“Coach’s Forum” is a place in which you can ask your questions, tell your stories or give your opinions on any aspect of practice management. For each column, George selects the most interesting and relevant comments from readers and offers his advice. Our objective is to build a community of people with a common interest in making their financial advisory practices as effective as possible.
Advisor says: Your series on succession planning has prompted me to get my thinking on this subject in line. I now appreciate that succession planning is a process, not an event, and it is not necessary to have everything nailed down perfectly before you start. My question: Do you have a sample document I can use to capture my plan as it evolves?
Coach says: This series has generated a lot of feedback, most of which has been very positive. We obviously struck a chord with a large number of people.
I frequently receive requests for sample documents to cover partnership agreements, contingency plans and succession plans.
My general rule is that I do not provide such samples because I believe you should always seek independent legal advice before entering into any agreement as important as this. I am happy, however, to offer some guidelines for what I think should be included in order to give your professional advisors something on which to base the more formal documentation.

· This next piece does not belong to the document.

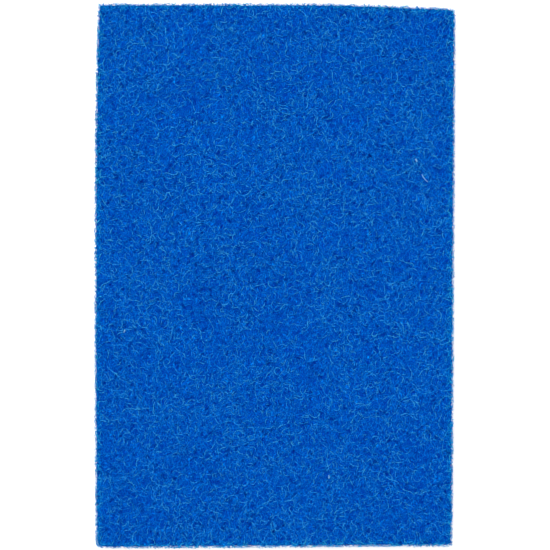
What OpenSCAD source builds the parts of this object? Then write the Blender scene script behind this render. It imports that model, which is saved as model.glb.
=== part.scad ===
// Coarse bonded-fibre filter pad for a pond or aquarium filter box, lying flat.
// Millimetres. +Y runs along the pad, +Z up through its thickness.
// The origin is the middle of the underside, at the centre of the pad's overall width and length.

/* [Pad] */
// Overall width of the pad, across X
pad_w = 202; // [100:1:400]
// Overall length of the pad, along Y
pad_l = 305; // [150:1:600]

/* [Hand-cut outline] */
// How far the left side leans in at the far end
left_far_lean = 2.0; // [0:0.1:5]
// How far the left side leans in at the near end
left_near_lean = 0.6; // [0:0.1:5]
// How far the right side leans in at the near end
right_lean = 1.7; // [0:0.1:5]
// How much the near edge climbs from left to right
near_climb = 1.2; // [0:0.1:5]
// How far the far edge falls away at its right-hand end
far_fall = 2.7; // [0:0.1:8]
// Width of the stretch over which the far edge falls away
far_fall_w = 81; // [20:1:95]

/* [Corners] */
// Radius of the near left corner, which is worn the most
near_left_r = 3.2; // [0.2:0.1:8]
// Radius of the near right corner
near_right_r = 1.6; // [0.2:0.1:8]
// Radius of the far right corner
far_right_r = 2.0; // [0.2:0.1:8]
// Radius of the far left corner
far_left_r = 0.5; // [0.2:0.1:8]

/* [Plies] */
// Thickness of the resin-rich ply on each outside face
skin_ply_t = 1.6; // [0.8:0.1:4]
// Thickness of each open ply between the two skins
core_ply_t = 2.8; // [1.5:0.1:6]
// Number of open plies between the two skins
core_plies = 6; // [2:1:12]

/* [Hidden] */

left_x = -pad_w / 2;
right_x = pad_w / 2;
near_y = -pad_l / 2;
far_y = pad_l / 2;

core_z = skin_ply_t;
face_z = core_z + core_plies * core_ply_t;

// Points in each rounded corner and along each curved edge
corner_steps = 4;
edge_steps = 16;
// How sharply an edge turns towards its end: 1 is a straight slope
fall_power = 1.5;
lean_power = 3;

skin_blue = "#0757b9";
core_blue = "#0a5fc4";

outline = concat(
    corner([left_x + left_near_lean, near_y], near_left_r, 180),
    corner([right_x - right_lean, near_y + near_climb], near_right_r, 270),
    corner([right_x, far_y - far_fall], far_right_r, 0),
    far_edge(),
    corner([left_x + left_far_lean, far_y], far_left_r, 90),
    left_edge()
);

function core_name(i) = str("core_ply_", i);

// A quarter turn of radius r inside the sharp corner p, anticlockwise from angle a
function corner(p, r, a) =
    let (toward_middle = [cos(a + 45) > 0 ? -r : r, sin(a + 45) > 0 ? -r : r])
    [for (i = [0:corner_steps])
        let (turn = a + 90 * i / corner_steps)
        p + toward_middle + r * [cos(turn), sin(turn)]];

// From the far right corner back to where the far edge runs straight
function far_edge() =
    [for (i = [1:edge_steps])
        let (share = 1 - i / edge_steps,
             x = right_x - far_right_r - (1 - share) * (far_fall_w - far_right_r))
        [x, far_y - far_fall * pow(share, fall_power)]];

// From the far left corner down to the near one, furthest out half way along
function left_edge() =
    let (from_y = far_y - far_left_r, to_y = near_y + near_left_r)
    [for (i = [1:edge_steps - 1])
        let (share = i / edge_steps,
             from_middle = abs(2 * share - 1),
             lean = share < 0.5 ? left_far_lean : left_near_lean)
        [left_x + lean * pow(from_middle, lean_power), from_y + (to_y - from_y) * share]];

// One web of the batt, cut to the pad's outline
module ply(z, thickness) {
    translate([0, 0, z])
        linear_extrude(thickness)
            polygon(outline);
}

module back_ply() {
    color(skin_blue) ply(0, skin_ply_t);
}

module core_ply(i) {
    color(core_blue) ply(core_z + (i - 1) * core_ply_t, core_ply_t);
}

module face_ply() {
    color(skin_blue) ply(face_z, skin_ply_t);
}

back_ply();
for (i = [1:core_plies])
    core_ply(i);
face_ply();
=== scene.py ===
import math

import bpy
import numpy as np
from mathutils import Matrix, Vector, kdtree, noise


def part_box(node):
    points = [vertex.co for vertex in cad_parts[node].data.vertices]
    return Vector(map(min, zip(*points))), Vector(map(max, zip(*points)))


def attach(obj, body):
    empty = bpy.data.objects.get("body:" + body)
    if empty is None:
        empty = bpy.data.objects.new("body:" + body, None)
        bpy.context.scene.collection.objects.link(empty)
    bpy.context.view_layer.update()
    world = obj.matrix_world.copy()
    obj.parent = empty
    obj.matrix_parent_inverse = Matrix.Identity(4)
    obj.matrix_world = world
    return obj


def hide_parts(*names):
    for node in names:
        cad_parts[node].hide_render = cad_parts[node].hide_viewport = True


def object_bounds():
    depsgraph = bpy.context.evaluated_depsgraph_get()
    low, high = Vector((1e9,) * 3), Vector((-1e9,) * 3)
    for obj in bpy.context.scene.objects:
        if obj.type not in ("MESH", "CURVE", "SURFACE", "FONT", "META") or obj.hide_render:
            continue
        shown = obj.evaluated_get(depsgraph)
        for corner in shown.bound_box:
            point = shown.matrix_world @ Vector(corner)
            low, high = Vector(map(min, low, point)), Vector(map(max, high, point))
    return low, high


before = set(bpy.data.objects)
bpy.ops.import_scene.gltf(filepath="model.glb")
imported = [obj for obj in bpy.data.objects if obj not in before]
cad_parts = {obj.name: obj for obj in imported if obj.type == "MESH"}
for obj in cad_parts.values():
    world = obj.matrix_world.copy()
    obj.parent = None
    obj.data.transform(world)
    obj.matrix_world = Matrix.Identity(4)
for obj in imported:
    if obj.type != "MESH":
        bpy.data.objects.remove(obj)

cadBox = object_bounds()
mm = 0.001
plies = sorted(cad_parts, key=lambda n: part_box(n)[0].z)  # from the floor up
padLow, padHigh = cadBox
print("plies, from the floor up:", ", ".join(plies))


# --- the cut outline, read off the frame

def cutOutline(nodeName):
    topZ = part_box(nodeName)[1].z
    points = np.array([v.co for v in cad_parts[nodeName].data.vertices])
    top = points[points[:, 2] > topZ - 0.01 * mm, :2]
    top = np.unique(np.round(top, 6), axis=0)
    return top[np.argsort(np.arctan2(top[:, 1], top[:, 0]))]  # anticlockwise; no side of it is hollow


outline = cutOutline(plies[-1])
edgeRun = np.roll(outline, -1, axis=0) - outline
edgeOut = np.stack([edgeRun[:, 1], -edgeRun[:, 0]], 1) / np.linalg.norm(edgeRun, axis=1)[:, None]
edgeAt = (edgeOut * outline).sum(1)


def pastOutline(xy):  # metres outside the cut, below zero inside it
    far = np.full(len(xy), -1.0)
    for out, at in zip(edgeOut, edgeAt):
        np.maximum(far, xy @ out - at, out=far)
    return far


trim = {
    "cling": 0.15 * mm,              # how far any fibre may stray past the cut,
    "reach": 0.2 * mm,               # and how much further one that crosses it head on
    "faces": (0.16 * mm, 0.8 * mm),  # the ragged ends of fibres on the faces: usual and longest,
    "sides": (0.2 * mm, 0.9 * mm),   # and of the ones round the cut sides
}


def leftByCut(rng, points, spread, longest):
    # true where a fibre's still there after the cut: only one that crosses the cut sticks out of it
    flat = points[:, :, :2]
    past = np.full(flat.shape[:2], -1.0)
    facing = np.zeros_like(flat)
    for out, at in zip(edgeOut, edgeAt):
        away = flat @ out - at
        nearer = away > past
        past[nearer] = away[nearer]
        facing[nearer] = out
    heading = np.gradient(flat, axis=1)
    heading /= np.maximum(np.linalg.norm(heading, axis=2, keepdims=True), 1e-9)
    crossing = np.abs((heading * facing).sum(2))
    ragged = rng.exponential(spread, (len(points), 1)).clip(0, longest)
    return past < (ragged + trim["reach"]) * crossing + trim["cling"]


def buried(points):  # metres under the nearest outside surface of the whole pad
    under = np.minimum(padHigh.z - points[:, 2], points[:, 2] - padLow.z)
    return np.minimum(under, -pastOutline(points[:, :2]))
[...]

Here are the essential components of a written succession plan:
– state your intention. Start the document by clearly stating its purpose. This not only lets everyone know what you are thinking, it also makes the whole process “real” for you. For example:
“This document is intended to outline how ABC Financial will carry on its business when the founder, Charlene Smith, either chooses or is compelled by circumstances to retire fully or partially from the business or to sell all or part of her practice to a third party.”
– define possible scenarios. State the “trigger events” that could launch your succession plan. For example:
“This plan will be activated by:
– “the planned full or partial retirement of Charlene Smith from the business;
– “a significant and irreversible reduction in Charlene Smith’s participation in the business due to death, disability or other factors affecting her ability to carry out her duties within the practice.”
– Describe your successor. If you have already chosen your successor, tell everyone who it is and why he or she has been selected. For example:
“The person designated to succeed Charlene Smith is Bill Anderson, who was selected because of his credentials, experience, familiarity with the firm, relationship and financial capability.”
Remember, it is not necessary to have a successor in place to begin to document your plan. If you have not yet identified your successor, describe what that person, ideally, will look like in terms of credentials, experience, reputation and other qualities.
– Lay out your timetable. Recall that you don’t have to have a date for your retirement chiselled in stone in order to develop an effective plan. However, stating key dates or milestones, even approximately, gives you and everyone else affected by your plan some sense of the timing.
This schedule can be reassuring for those involved in your plan. Also, it imposes some responsibility on you to stick as close to the intended timeline as is reasonable.
For example, you would list approximate dates for such events as identifying a successor, making the announcement to clients, reducing your workweek to 20 hours and the transfer of ownership.
– Determine your price. Outline how the value for your practice will be calculated at the time of transfer. Ideally, you will have had a valuation completed in advance so that it forms part of the discussions with any potential successor. If the transition process is lengthy, you should update the valuation closer to the actual date of transfer. For example:
“The value of ABC Financial will be determined within 30 days of the transfer date by:
– “a calculation of [your methodology, such as percent of assets under administration or a multiple of revenue];
– “an independent third-party valuation to be completed by a qualified business valuator, the choice of whom both parties agree;
– “or other methodology [for example, fixed price].”
– Detail how you will be paid. Few practices trade hands today for 100% cash up front. There almost always is some sort of earn-out or short-term revenue-sharing arrangement. In that case, it is important to state how payments will be made. For example:
“The value of ABC Financial at the date of transfer will be paid according to the following schedule:
– “25% cash down payment at time of transfer;
– “three-year promissory note from the purchaser for the balance, with quarterly progress payments equal to one-twelfth (1/12) of initial balance. No interest is due on the promissory note, unless progress payments are not fully made. Otherwise, 6% annual compound interest will be charged.
– “annual retention bonus to be paid in cash at the end of each of the first three years, equal to 10% of any outstanding promissory note balance, provided AUM from original clients is at least 90% of the amount at date of transfer.”
– Allow for contingencies. As John Lennon said, “Life is what happens to you while you’re busy making other plans.” Your plan should state what happens if an unexpected event occurs. For example:
“In the event that the transition and transfer of the business cannot be completed due to disability of one of the parties, death of one of the parties or other circumstances as defined in the legal agreement, the ‘survivor’ may continue with this agreement, at his or her option, or declare it void and enter into new negotiations. Both parties agree to maintain adequate life and disability insurance to protect fulfilment of the agreements.”
– Tie it up in a legal agreement. The details above represent your succession plan – not a legal document. Regardless of how well you know your successor, do not rely on a handshake or friendship as being adequate protection for either party. What starts off as a mutual agreement can turn into a nasty battle if things go wrong. Engage legal counsel to draft an appropriate, binding agreement.
This is the final instalment in a five-part series on succession planning.